- **Task brief**
Return every record verbatim.

- **Input material**
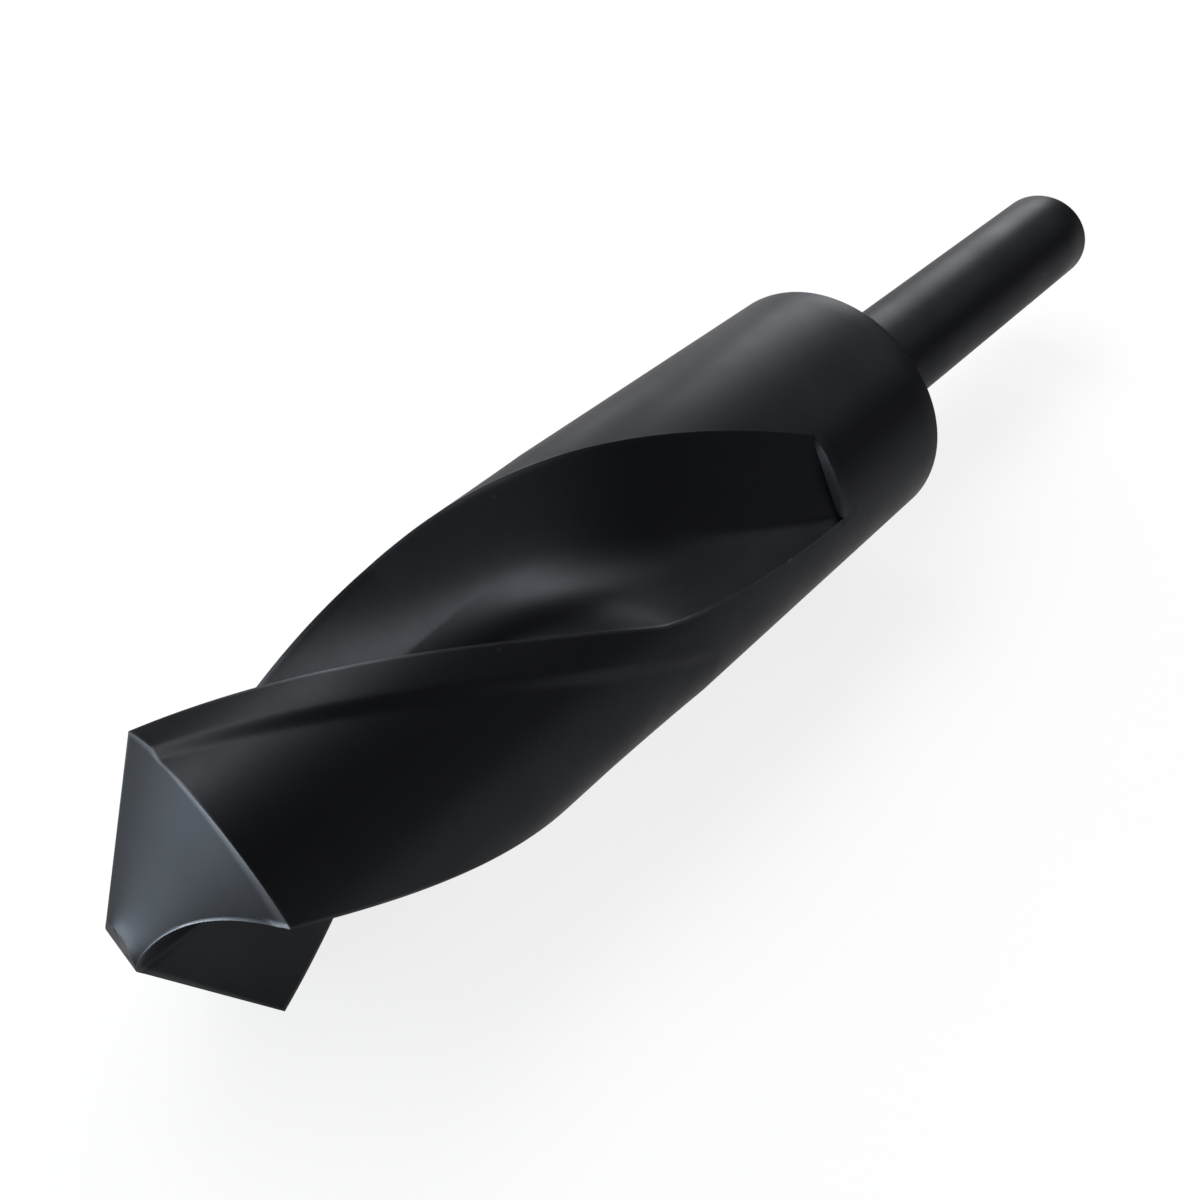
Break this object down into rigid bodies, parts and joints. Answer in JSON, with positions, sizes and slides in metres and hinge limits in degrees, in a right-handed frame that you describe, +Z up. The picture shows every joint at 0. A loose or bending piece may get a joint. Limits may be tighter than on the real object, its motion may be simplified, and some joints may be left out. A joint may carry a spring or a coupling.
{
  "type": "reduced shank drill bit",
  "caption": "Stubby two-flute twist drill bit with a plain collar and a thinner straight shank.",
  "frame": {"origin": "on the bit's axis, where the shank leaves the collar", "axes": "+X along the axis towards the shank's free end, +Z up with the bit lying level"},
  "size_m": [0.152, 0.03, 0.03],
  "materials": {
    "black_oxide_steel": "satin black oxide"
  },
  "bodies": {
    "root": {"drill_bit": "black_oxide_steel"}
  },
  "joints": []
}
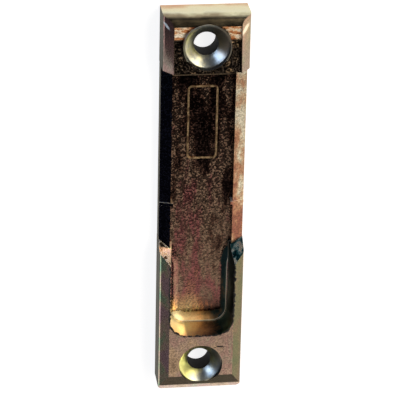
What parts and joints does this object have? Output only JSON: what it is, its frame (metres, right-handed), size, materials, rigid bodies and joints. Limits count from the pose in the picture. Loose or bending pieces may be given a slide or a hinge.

- **Answer for the task**
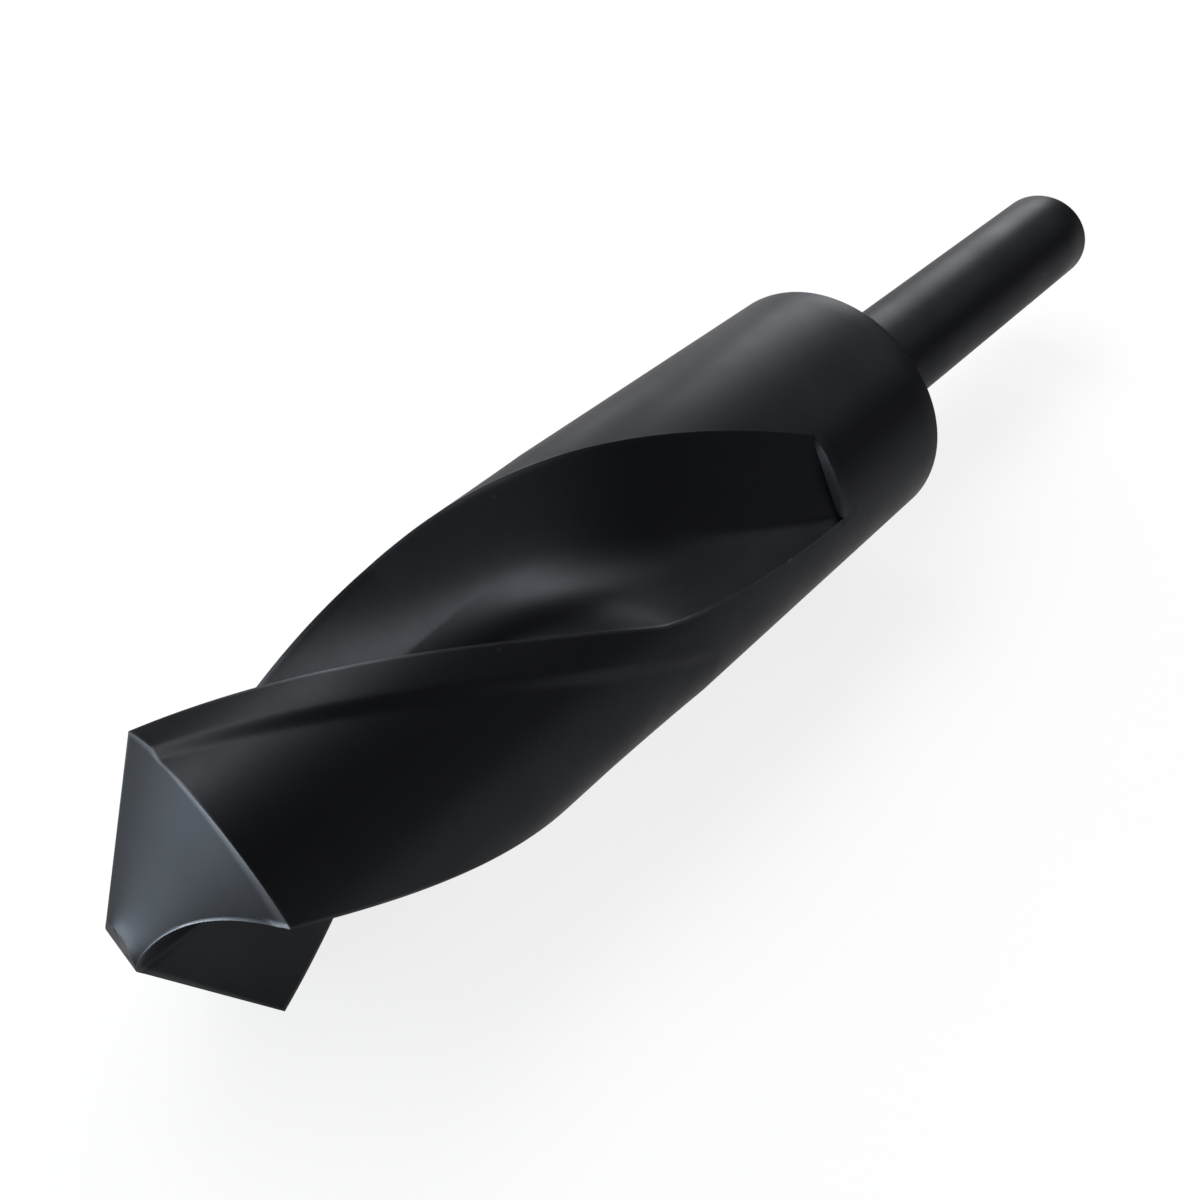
Break this object down into rigid bodies, parts and joints. Answer in JSON, with positions, sizes and slides in metres and hinge limits in degrees, in a right-handed frame that you describe, +Z up. The picture shows every joint at 0. A loose or bending piece may get a joint. Limits may be tighter than on the real object, its motion may be simplified, and some joints may be left out. A joint may carry a spring or a coupling.
{
  "type": "reduced shank drill bit",
  "caption": "Stubby two-flute twist drill bit with a plain collar and a thinner straight shank.",
  "frame": {"origin": "on the bit's axis, where the shank leaves the collar", "axes": "+X along the axis towards the shank's free end, +Z up with the bit lying level"},
  "size_m": [0.152, 0.03, 0.03],
  "materials": {
    "black_oxide_steel": "satin black oxide"
  },
  "bodies": {
    "root": {"drill_bit": "black_oxide_steel"}
  },
  "joints": []
}
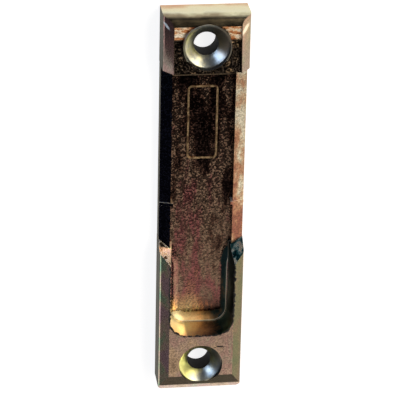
What parts and joints does this object have? Output only JSON: what it is, its frame (metres, right-handed), size, materials, rigid bodies and joints. Limits count from the pose in the picture. Loose or bending pieces may be given a slide or a hinge.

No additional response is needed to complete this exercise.